On pourrait initier les élèves dès le primaire sans utiliser d'ordinateur mais en leur proposant de programmer de petits jeux. Et après la classe de seconde, l'enseignement serait personnalisé en fonction des filières. Mais pour cela, nous avons besoin de professeurs d'informatique compétents et de diplômes (Capes, agrégation...) spécifiques. Et qu'on ne vienne pas nous dire que les programmes sont trop chargés : il est parfaitement normal qu'ils évoluent avec le temps. Avec de tels raisonnements, nous n'aurions jamais créé de cours de physique, ni de biologie. Et nous apprendrions encore aux enfants la rhétorique et l'astronomie au programme, comme dans écoles médiévales.
Contre : Il est inutile de leur imposer cette matière
Frédéric Bardeau, cofondateur de Simplon.co, centre de formation à la programmation gratuit.
Cela n'aurait pas de sens de forcer les élèves à apprendre à programmer. D'abord, parce que tous ne deviendront pas développeurs. Ensuite, parce que leur imposer cet apprentissage dès le plus jeune âge risque de les décourager. Élève à l'époque du Plan informatique pour tous (présenté en 1985 par Laurent Fabius, alors Premier ministre), j'ai ainsi appris à coder en Logo et en Basic. Ce qui ne m'a pas spécialement incité à me tourner vers le développement. L'école doit donner envie aux enfants, et les enseignants semer des graines pour l'avenir. Pour cela, le format de cours obligatoire ne me semble pas être le plus adapté. L'informatique a révolutionné toutes les disciplines. Elle devrait donc modifier la façon dont on travaille l'ensemble des autres matières !
Comment ? En utilisant des logiciels de cartographie en géographie, ou des outils permettant de représenter de façon graphique des données statistiques en histoire, par exemple. En imaginant des stages d'impression 3D et des concours de code ouverts aux volontaires.
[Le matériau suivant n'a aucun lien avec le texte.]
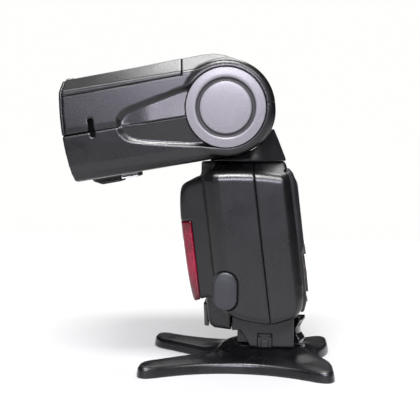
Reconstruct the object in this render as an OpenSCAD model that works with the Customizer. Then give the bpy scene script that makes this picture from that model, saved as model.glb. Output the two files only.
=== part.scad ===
// Speedlight flash on its mini stand. Millimetres. +Z up, the flash faces -X, +X is its back,
// -Y is its left side. The ground is z = 0 and the foot's centre line is x = 0, y = 0.

/* [Pose] */
// Angle the head hangs below level
head_dip = 9.5; // [0:0.5:12]
// Angle the body leans forward
body_lean = 7; // [0:0.5:12]

/* [Head] */
// Half width of the head shell
head_half_w = 38; // [36:0.5:42]
// Length from the tilt axis to the front corners
head_front = 75.5; // [70:0.5:82]
// Radius of the rounded rear of the head
hub_shell_r = 22.8; // [21:0.1:24]
// Wall of the head shells
head_wall = 2; // [1.4:0.1:3]
// Radius of the round caps over the tilt axis
hub_cap_r = 18.6; // [16:0.1:20]

/* [Neck] */
// Forward position of the tilt axis
pivot_x = -21.3; // [-24:0.1:-18]
// Height of the tilt axis
pivot_z = 127.2; // [120:0.1:132]
// Position of the swivel axis
swivel_x = -14.7; // [-18:0.1:-10]
// Radius of the turret
turret_r = 22.3; // [20:0.1:24]

/* [Body] */
// Wall of the body shells
body_wall = 2; // [1.4:0.1:3]
// Front and rear shell meet at this plane
seam_x = 0.7; // [-4:0.1:6]
// Radius of an AA cell
cell_r = 7.2; // [6.9:0.05:7.25]
// Length of an AA cell
cell_len = 50.5; // [49:0.1:50.5]

/* [Foot] */
// Width of the hot shoe plate
shoe_w = 18.6; // [18.4:0.05:18.7]
// Length of the hot shoe plate
shoe_len = 18; // [16:0.5:20]
// Half width of the foot housing
foot_half_w = 17; // [15:0.5:19]

/* [Stand] */
// Height of the stand's rim
rim_h = 6; // [4:0.5:8]
// Radius of the tripod thread in the stand
bush_r = 3.175; // [2.5:0.005:4.8]

/* [Hidden] */
$fn = 48;
lean_z = 26;
pin_spots = [[0, 0], [-3.2, 3.8], [-3.2, -3.8], [3.4, 3.8], [3.4, -3.8]];
side_pts = [[-34.8, 32.6], [-30, 32.2], [-23, 30.4], [-14, 27.6], [-6.7, 26], [7.4, 26.4],
            [12.6, 29], [18, 40], [18, 90], [8, 95.9], [3.5, 98.2], [-26, 98.2], [-29, 97.2],
            [-36, 93.4], [-40.8, 91.8], [-43.3, 89], [-44.4, 83], [-44.6, 76], [-44, 67],
            [-42.5, 56.5], [-40.3, 46], [-37.5, 36.5]];
plan_pts = [[-40, -20], [-37.2, -25.5], [-33.5, -28.6], [-25.2, -32.4], [-19.2, -36.6],
            [-16.5, -37.2], [11.5, -37.4], [15, -34], [15, 34], [11.5, 37.4], [-16.5, 37.2],
            [-19.2, 36.6], [-25.2, 32.4], [-33.5, 28.6], [-37.2, 25.5], [-40, 20]];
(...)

Ou encore, en proposant des ateliers pour initier les enfants à la pensée computationnelle, c'est-à-dire pour leur apprendre comment les machines et les algorithmes pensent. Et, bien sûr, des cours d'informatique optionnels.
Ainsi, on éveillerait des vocations. Et les élèves pourraient alors choisir (ou non) de se lancer dans l'apprentissage de la programmation pure.